From the late ’90s through the first half of this decade, Canada’s BioWare revolutionized computer role-playing in the West by making imaginative use of the Dungeons & Dragons and Star Wars licenses, forging the first single-player RPGs to properly re-create the experience of getting sucked into one of those undergraduate friends-around-a-table sessions that could make poker tournaments seem brief. In 2005, the company created its first original game universe in the Crouching Tiger, Hidden Dragon–influenced Jade Empire, which in retrospect seems like a dry run for the company’s latest and most ambitious project.

With Mass Effect, BioWare offers a woven-from-whole-cloth future with a level of history and cultural detail that the Alien and Star Trek franchises took years to accumulate.

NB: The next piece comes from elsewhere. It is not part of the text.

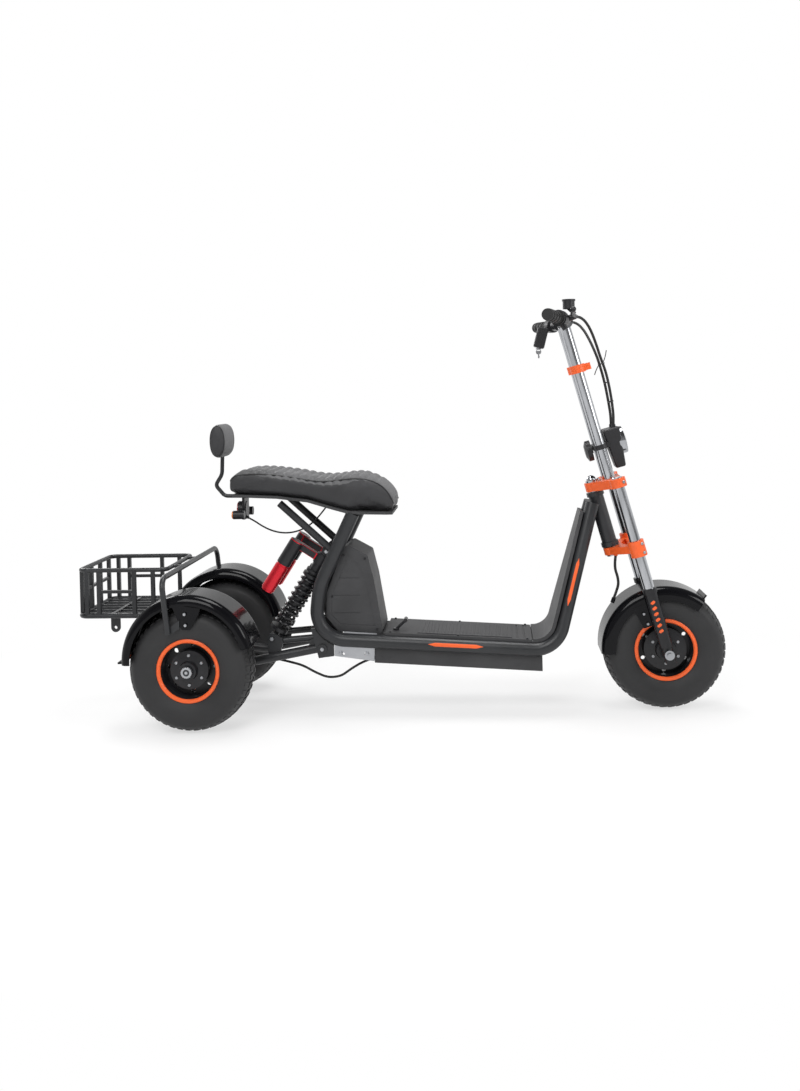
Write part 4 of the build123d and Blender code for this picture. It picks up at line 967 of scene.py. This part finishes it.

Players are thrown into the deep end as Commander Shepard of the SSV Normandy, a character whose predetermined traits are limited to age, rank and surname: Gender, appearance, sexual preference and areas of expertise are all chosen by the player, as are past psychological traumas that influence the way characters parse events. Much of the story unfolds via dialogue sequences in which you select menu options to obtain info from the computer-controlled characters, who are voiced by well-chosen fanboy favorites such as Seth Green, Keith David and Lance Henriksen. Mass Effect is part one of a scheduled trilogy, and while part two is almost certainly more than a year off, the outcome of this initial chapter varies so dramatically based on player decisions that exploring all the possibilities should keep us busy until part two arrives.